写真・ 「やっぺす石巻」 の吹奏楽バージョンの楽譜を手にする石田さん=神戸市で

 篠山ゆかりのシンガーソングライターで、 東日本大震災の被災地支援活動を続けている石田裕之さん (33) =神戸市=が現地の母親らとともに3年前に制作した復興支援ソング 「やっぺす石巻」。 このほど吹奏楽バージョンが編曲され、 宮城のNPO法人が全国の吹奏楽団に向けた楽譜の販売を始めた。 「忘れないでね」 という東北の思いを曲にした石田さん。 「今になって歌の内容が当てはまるような気がする。 ぜひ全国で演奏してもらい、 東北への応援につなげてほしい」 と呼びかけている。

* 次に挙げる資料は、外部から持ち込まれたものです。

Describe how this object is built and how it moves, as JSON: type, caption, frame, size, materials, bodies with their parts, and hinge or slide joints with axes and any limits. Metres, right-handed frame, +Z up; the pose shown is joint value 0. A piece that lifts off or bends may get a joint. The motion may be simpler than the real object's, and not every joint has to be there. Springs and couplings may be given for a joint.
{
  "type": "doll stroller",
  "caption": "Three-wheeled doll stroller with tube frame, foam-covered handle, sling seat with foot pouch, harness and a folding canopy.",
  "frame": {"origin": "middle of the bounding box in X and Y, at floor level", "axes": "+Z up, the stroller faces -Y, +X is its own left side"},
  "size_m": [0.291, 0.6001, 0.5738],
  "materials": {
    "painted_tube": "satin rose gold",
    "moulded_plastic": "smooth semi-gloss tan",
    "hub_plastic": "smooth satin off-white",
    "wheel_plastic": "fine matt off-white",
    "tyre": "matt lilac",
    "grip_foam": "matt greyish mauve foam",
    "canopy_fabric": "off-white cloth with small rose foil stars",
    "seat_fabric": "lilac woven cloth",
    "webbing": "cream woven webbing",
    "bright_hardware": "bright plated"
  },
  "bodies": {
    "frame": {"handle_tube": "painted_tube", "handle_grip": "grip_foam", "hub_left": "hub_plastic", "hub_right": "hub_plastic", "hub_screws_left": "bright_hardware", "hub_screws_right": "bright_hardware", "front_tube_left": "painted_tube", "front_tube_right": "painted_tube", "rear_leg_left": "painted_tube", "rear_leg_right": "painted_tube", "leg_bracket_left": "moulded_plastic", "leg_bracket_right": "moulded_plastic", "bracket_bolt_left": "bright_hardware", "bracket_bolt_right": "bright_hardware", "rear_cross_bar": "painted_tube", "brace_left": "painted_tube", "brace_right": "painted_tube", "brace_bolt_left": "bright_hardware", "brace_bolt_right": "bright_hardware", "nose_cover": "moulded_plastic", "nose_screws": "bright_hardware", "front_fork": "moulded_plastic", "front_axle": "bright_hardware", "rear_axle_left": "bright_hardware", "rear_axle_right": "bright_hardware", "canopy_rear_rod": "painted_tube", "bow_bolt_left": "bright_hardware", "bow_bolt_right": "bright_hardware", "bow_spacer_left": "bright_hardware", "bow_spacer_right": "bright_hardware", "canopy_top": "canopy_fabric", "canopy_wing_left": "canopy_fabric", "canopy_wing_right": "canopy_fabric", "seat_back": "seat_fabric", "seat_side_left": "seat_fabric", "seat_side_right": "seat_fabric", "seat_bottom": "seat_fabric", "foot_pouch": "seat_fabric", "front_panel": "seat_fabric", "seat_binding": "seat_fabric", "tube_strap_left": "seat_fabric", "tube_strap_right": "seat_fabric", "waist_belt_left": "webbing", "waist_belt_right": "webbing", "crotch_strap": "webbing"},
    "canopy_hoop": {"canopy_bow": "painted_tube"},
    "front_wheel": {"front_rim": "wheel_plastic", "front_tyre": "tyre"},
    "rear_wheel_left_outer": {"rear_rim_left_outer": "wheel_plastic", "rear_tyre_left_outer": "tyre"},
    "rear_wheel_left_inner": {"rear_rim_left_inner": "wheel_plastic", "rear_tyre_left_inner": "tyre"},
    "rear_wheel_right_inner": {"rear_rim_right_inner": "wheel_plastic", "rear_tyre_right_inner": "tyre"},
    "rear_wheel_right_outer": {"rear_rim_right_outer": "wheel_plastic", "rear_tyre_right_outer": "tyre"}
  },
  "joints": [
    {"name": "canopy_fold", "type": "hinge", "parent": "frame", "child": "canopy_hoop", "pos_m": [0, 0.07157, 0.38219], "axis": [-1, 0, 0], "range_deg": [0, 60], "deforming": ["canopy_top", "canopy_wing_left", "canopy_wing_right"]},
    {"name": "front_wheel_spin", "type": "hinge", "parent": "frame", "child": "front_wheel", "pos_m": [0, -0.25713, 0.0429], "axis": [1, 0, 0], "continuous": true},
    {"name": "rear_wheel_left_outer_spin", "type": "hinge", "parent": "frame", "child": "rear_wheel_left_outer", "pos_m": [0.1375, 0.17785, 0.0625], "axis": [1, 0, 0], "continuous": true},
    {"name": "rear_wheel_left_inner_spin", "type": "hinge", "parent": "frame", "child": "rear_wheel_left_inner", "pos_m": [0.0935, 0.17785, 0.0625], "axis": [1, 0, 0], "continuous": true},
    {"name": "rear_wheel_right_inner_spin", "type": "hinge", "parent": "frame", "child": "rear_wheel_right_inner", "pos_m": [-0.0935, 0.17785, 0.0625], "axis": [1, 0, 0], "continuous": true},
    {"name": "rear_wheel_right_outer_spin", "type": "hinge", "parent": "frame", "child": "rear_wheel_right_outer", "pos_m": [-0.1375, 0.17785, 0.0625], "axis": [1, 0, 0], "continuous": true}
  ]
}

  「やっぺす」 は、 宮城県石巻市の方言で 「やりましょう」 という意味。 2011年7月に同市の主婦らで構成し、 復興支援活動に取り組んでいるNPO法人 「石巻復興支援ネットワーク」 (兼子佳恵代表) のメンバーから、 「石巻のために元気が出る歌を作って」 と提案を受けて制作した。

 吹奏楽バージョンは、 「やっぺす石巻」 の存在を知った大阪・兵庫の吹奏楽指導者でつくる 「吹奏楽勉強会WITH」 が 「中高生など吹奏楽に取り組んでいる人に東北のことを忘れないでもらうきっかけに」 と吹奏楽化を提案。 和歌山県の 「アラベスク・ミュージックワークス」 の夏目久さんが、 大編成と小編成への編曲と楽譜化を担当した。

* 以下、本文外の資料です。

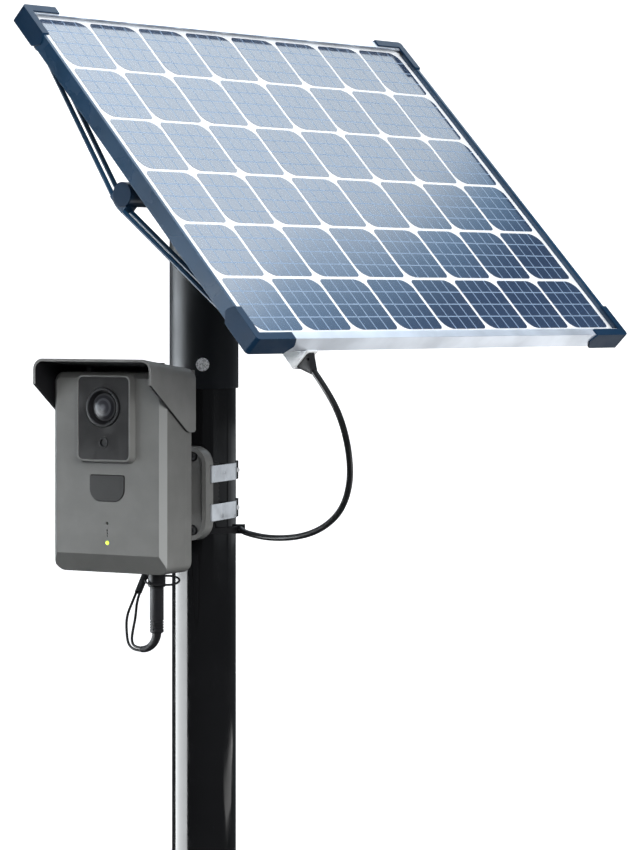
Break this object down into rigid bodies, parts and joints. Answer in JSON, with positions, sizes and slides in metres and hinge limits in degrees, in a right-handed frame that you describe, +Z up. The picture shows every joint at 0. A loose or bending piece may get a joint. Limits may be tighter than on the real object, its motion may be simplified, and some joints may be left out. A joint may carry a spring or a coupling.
{
  "type": "solar-powered security camera",
  "caption": "Pole-mounted security camera with sun hood and pan-tilt knuckle, fed by a framed solar panel that tilts on a cross tube at the top of the pole.",
  "frame": {"origin": "centre of the pole's lower end, at the mouth of its socket", "axes": "+Z up the pole; the camera looks along -Y; +X is to the camera's left as it looks out, and the panel faces roughly +X and up"},
  "size_m": [0.3302, 0.4494, 0.6309],
  "materials": {
    "black_powder_coat": "satin",
    "black_cast": "satin",
    "zinc_steel": "brushed",
    "black_fastener": "satin",
    "bracket_plastic": "fine texture",
    "case_plastic": "fine texture",
    "dark_plastic": "gloss",
    "tinted_window": "gloss",
    "lens_glass": "gloss",
    "circuit_board": "matte",
    "battery_wrap": "gloss",
    "black_rubber": "matte",
    "cable_jacket": "satin",
    "silver_aluminium": "anodised",
    "navy_paint": "satin",
    "navy_plastic": "satin",
    "panel_glass": "gloss",
    "silicon_cells": "gloss",
    "white_backsheet": "matte",
    "white_plastic": "matte",
    "led_pipe": "gloss"
  },
  "bodies": {
    "support": {"pole": "black_powder_coat", "pole_head": "black_cast", "head_cap": "black_rubber", "head_bolt": "zinc_steel", "head_bolt_washer": "zinc_steel", "head_bolt_nut": "zinc_steel", "hub_pinch_bolt": "black_fastener", "pole_saddle": "bracket_plastic", "bracket_plate": "bracket_plastic", "plate_screws": "black_fastener", "clamp_bands": "zinc_steel", "clamp_housings": "black_fastener", "clamp_screws": "zinc_steel", "cable_tie": "black_rubber", "pan_pin": "black_fastener", "panel_cable_upper": "cable_jacket", "panel_cable_lower": "cable_jacket"},
    "pan_arm": {"pan_knuckle": "bracket_plastic", "cable_split": "black_rubber"},
    "camera": {"front_shell": "case_plastic", "rear_shell": "case_plastic", "case_gasket": "black_rubber", "case_screws": "black_fastener", "sun_hood": "case_plastic", "hood_screws": "black_fastener", "lens_bezel": "case_plastic", "lens_window": "tinted_window", "lens_ring": "dark_plastic", "lens_glass": "lens_glass", "lens_barrel": "dark_plastic", "image_sensor_board": "circuit_board", "light_sensor": "dark_plastic", "main_board": "circuit_board", "pir_window": "dark_plastic", "pir_sensor": "zinc_steel", "status_led": "led_pipe", "battery_cells": "battery_wrap", "battery_tray": "dark_plastic", "port_collar": "dark_plastic", "charging_plug": "black_rubber", "tether_loop": "black_rubber", "tilt_pin": "black_fastener", "lead_outer": "cable_jacket", "lead_inner": "cable_jacket"},
    "filter_slide": {"ir_cut_filter": "lens_glass"},
    "panel": {"cross_tube": "navy_paint", "tube_end_caps": "navy_plastic", "panel_glass": "panel_glass", "solar_cells": "silicon_cells", "backsheet": "white_backsheet", "top_rail": "silver_aluminium", "bottom_rail": "silver_aluminium", "left_rail": "navy_paint", "right_rail": "navy_paint", "corner_guards": "navy_plastic", "left_stay": "navy_paint", "right_stay": "navy_paint", "stay_screws": "black_fastener", "junction_box": "white_plastic", "cable_boot": "black_rubber"}
  },
  "joints": [
    {"name": "panel_tilt", "type": "hinge", "parent": "support", "child": "panel", "pos_m": [0.11081, -0.02214, 0.4957], "axis": [0.1959, 0.9806, 0], "range_deg": [-26, 28], "deforming": ["panel_cable_upper"]},
    {"name": "camera_pan", "type": "hinge", "parent": "support", "child": "pan_arm", "pos_m": [0, -0.056, 0.281], "axis": [0, 0, 1], "range_deg": [-45, 45], "deforming": ["panel_cable_lower"]},
    {"name": "camera_tilt", "type": "hinge", "parent": "pan_arm", "child": "camera", "pos_m": [0, -0.08, 0.281], "axis": [1, 0, 0], "range_deg": [-15, 20], "deforming": ["lead_outer", "lead_inner"]},
    {"name": "ir_filter_slide", "type": "slide", "parent": "camera", "child": "filter_slide", "axis": [1, 0, 0], "range_m": [0, 0.0075]}
  ]
}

 また、 大阪の高校生らが演奏したサンプル音源が動画投稿サイト 「ユーチューブ」 にアップされている。

 原曲のCD、 吹奏楽バージョンの楽譜ファイルが入ったCDともに1枚500円 (送料別) で同法人が販売しており、 売り上げは全て同法人の活動費に充てている。

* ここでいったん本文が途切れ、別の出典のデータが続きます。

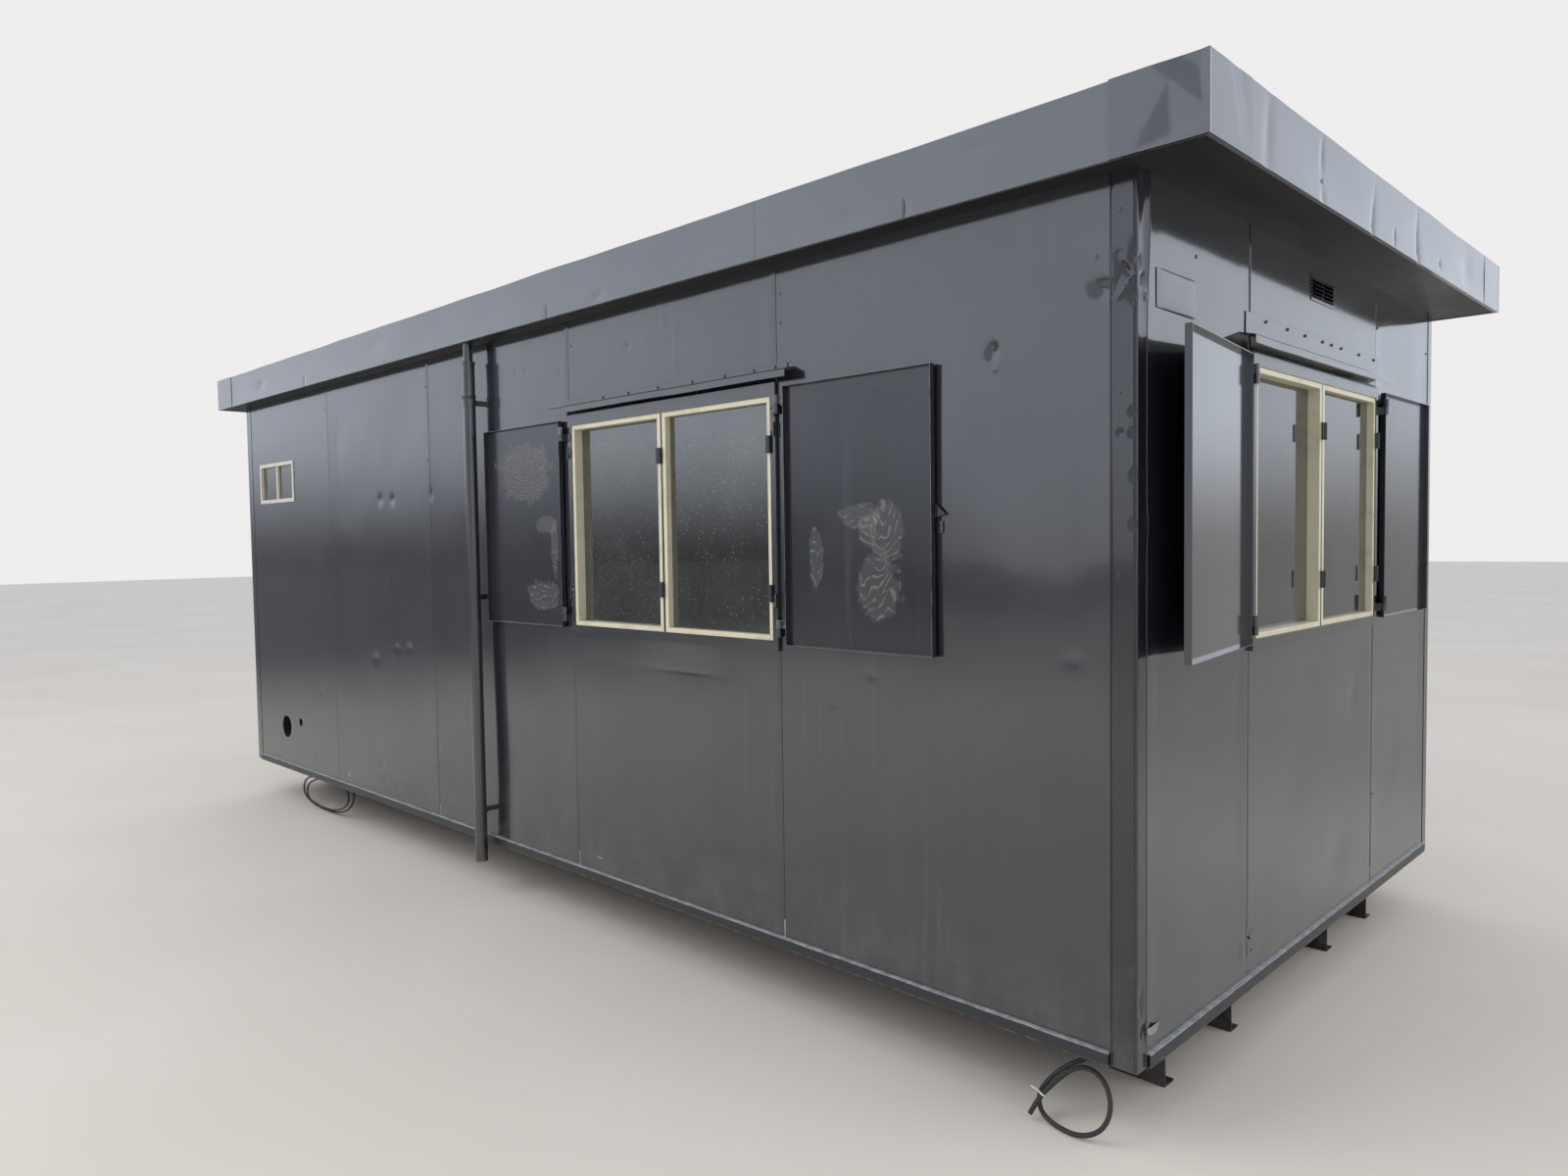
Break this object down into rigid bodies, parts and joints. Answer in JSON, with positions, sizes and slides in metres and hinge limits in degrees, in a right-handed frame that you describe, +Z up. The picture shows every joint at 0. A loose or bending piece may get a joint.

 父親の実家が篠山市内にあることが縁で、 丹波篠山ふるさと大使も務めている石田さん。 11年5月に篠山市社会福祉協議会が運行したボランティアバスに乗り、 初めて宮城県へボランティアに赴いてから、 現在まで月に1度のペースで被災地を訪れ、 避難所や仮設住宅などでミニコンサートを行うなど被災者の心を癒やす活動に力を注いできた。

 当初から自身の楽曲をほとんど歌わず、 誰もが一緒に歌える曲の演奏をしてきた。 「震災当初は、 自分の歌でどうこうという状況ではなかった」 と振り返り、 そんな中でできた 「やっぺす石巻」 にも、 「宮城の人々の思いを代弁したという思いだった」

 しかし、 震災発生から3年が過ぎ、 「生活が落ち着いてきた今のほうが将来を考える余裕ができてつらい」 などの声を聞くようになったという石田さんは、 「自分がつくった曲ながら、 『まだ始まったばかり』 などの歌詞が心に刺さる思い。 今だからこそ、 曲を聞いたり、 演奏したりしてもらって、 被災地のことを忘れていないというメッセージを送ってもらえたら」 と話している。